There is no reason to leave our country in the hands of Portuguese foreigners, and for us the owners [wenyewe] to come here to Tanganyika to enjoy its comforts, and to leave many good things of our land to be broken by the Portuguese.
Also there is no meaning to fill up Tanganyika, and we know the paths to go back to our land, and it is also a cause of concern to increase the burden of the Tanzanian people. My family, we must be united and chase out the government of the Portuguese.
The President, M. M. Mmole
Document 2: From 'These are the main tasks of MANU 20 October 1961
Old and young, men and women, in particular those who feel sorry for our brothers in Mozambique and Angola.
We are lucky, we Mozambicans living here in Tanganyika. Our luck is to say that we are in a country that hosts us like our instructor. Being in such a place, we saw with our own eyes the Tanganyikan asking for Independence in the first hour. We are certain that colonialism ceased to colonise Tanganyika.
We give a big thanks to the people of Tanganyika for the support that they gave us, the Mozambicans; for accepting to host us in their country in this moment in which we are suffering from humiliations from the Portuguese coloniser. We created our government in this country, even though we are guests and we do not have the same culture. We have our small portion of land that God gave us, with the name of Mozambique.
The Portuguese and other whites from other regions very much liked this small parcel of land, Mozambique.
We need to receive this good luck with open hands, and wish Tanganyika to have a good leadership and development, and to bless Tanganyika as if it were a gift to Africans before God Almighty.
We need to praise and thank Tanganyika for its humanitarian spirit, and to have helped us so much, as illustrated below:
1. [...] Many Mozambicans live in the large sisal plantations; despite the fact that this work is very hard, it is still better in relation to Mozambique;
2. Tanganyika helped us to fight for our rights in our country, despite the fact that we did not manage yet, because the Portuguese coloniser didn't feel sorry for us; [...]
4. We were received in such a way as to have a coordination with other countries from Central and Northern Africa, and to enter into the organisation PAFMECA, for the expulsion of the coloniser from Africa;
5. The government of Tanganyika is a brotherly government that understands our concerns and purposes. Just to cite one example, drawn from my own experience: it was the government of Tanganyika who helped me pursue my studies. This government managed to support me until they managed to have me carry out a study on local governance in Murogoro Mzumbe. Even after this, they did not cease to support MANU in claiming Human Rights.

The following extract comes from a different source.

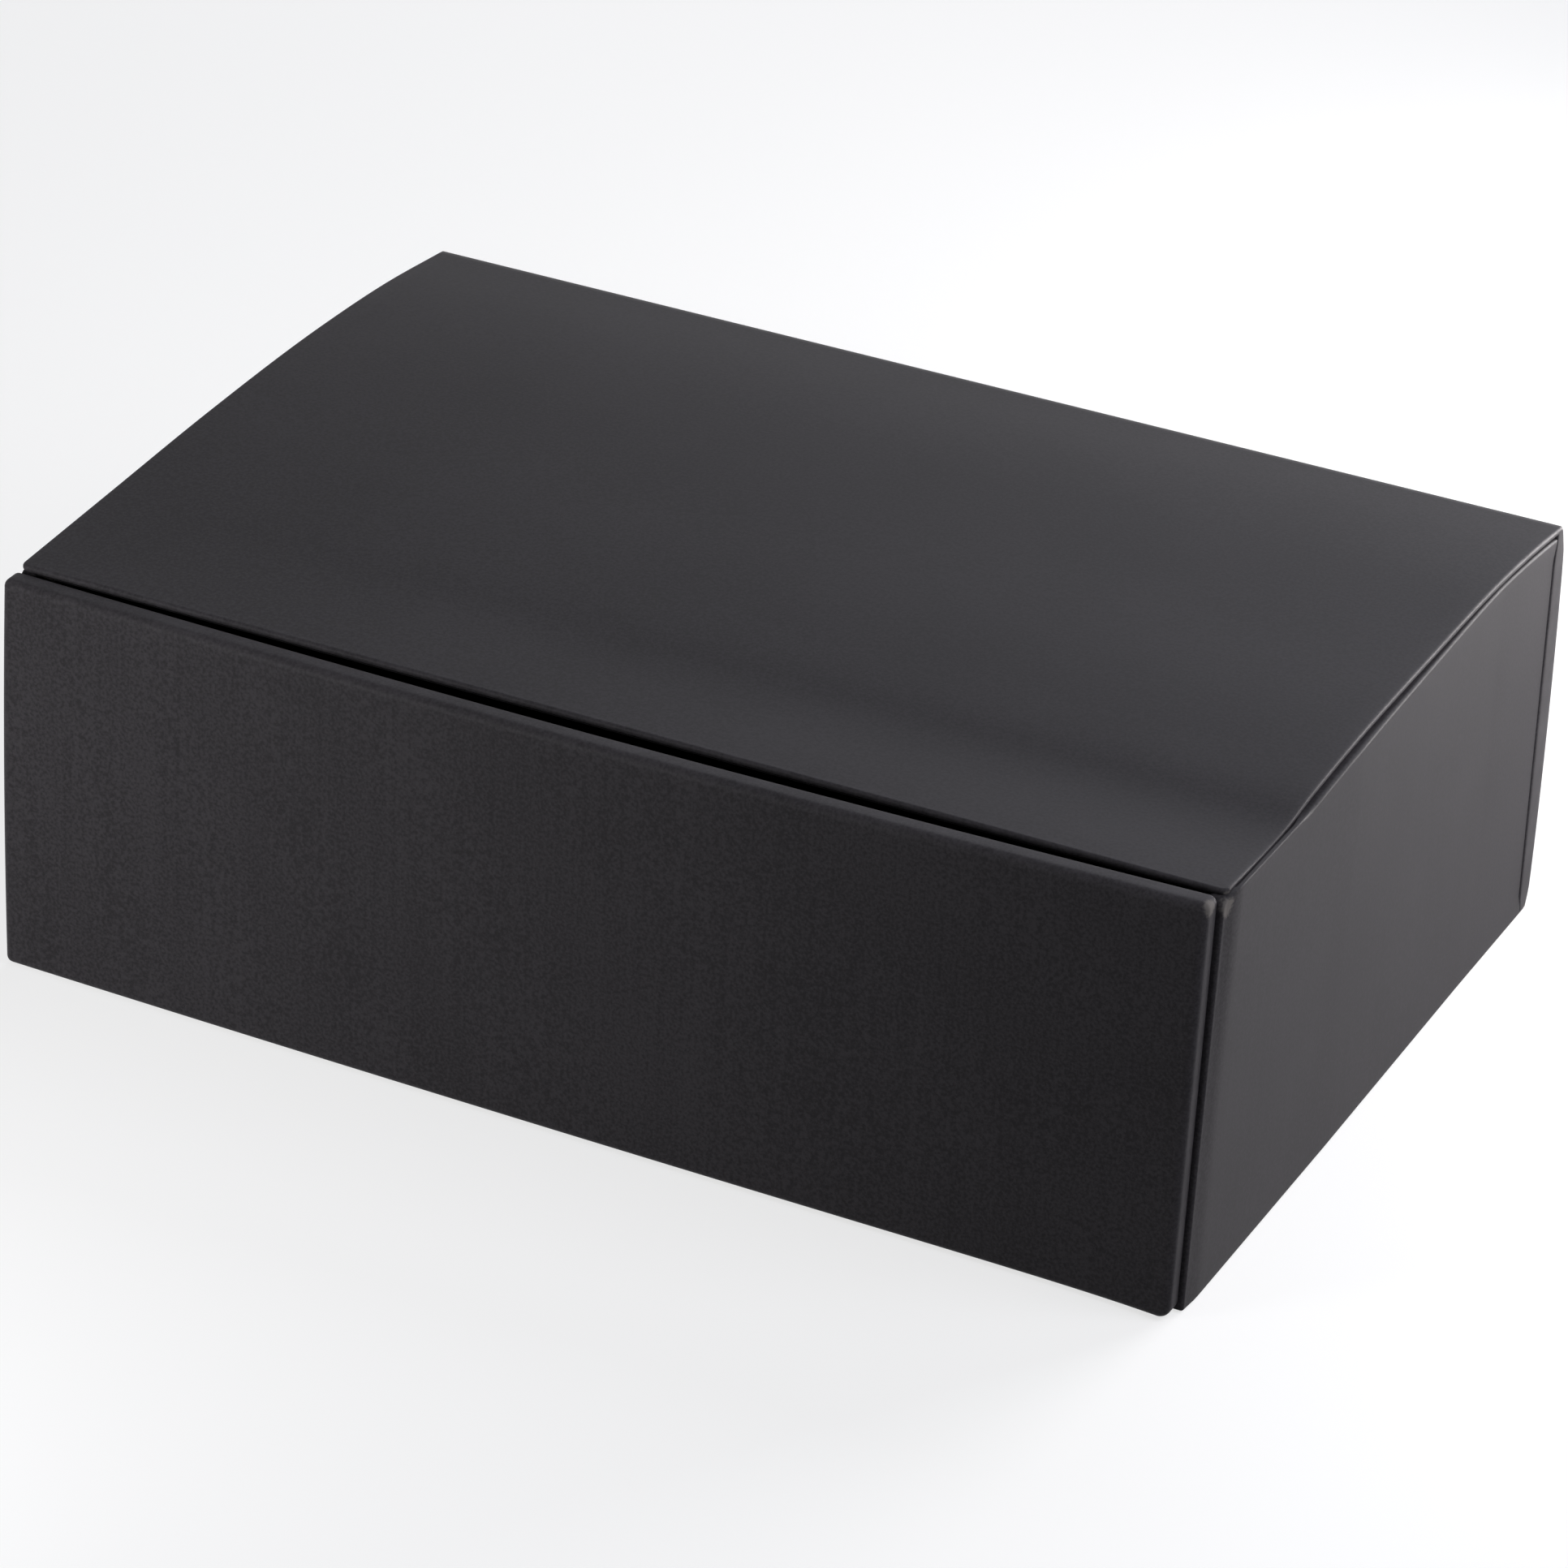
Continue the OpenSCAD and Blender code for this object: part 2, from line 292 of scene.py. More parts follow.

I conclude by saying that I am ready to tell the truth to other nationalists, above all the necessity for the liberation of our country. But all of this will not happen without your contribution. It is very good if we are truly united. I pray for freedom of expression, of tasks, and of work.
Your secretary, Mmole,
Document 3: From MANU - Mkutano waliohuzuria (Meeting of the Committee of Secretariat), 29 October 1961, Chaired by M.M. Mmole
[...] The Portuguese began distributing pamphlets that tell histories of Africa. They say that they will not leave Mozambique, but they will leave.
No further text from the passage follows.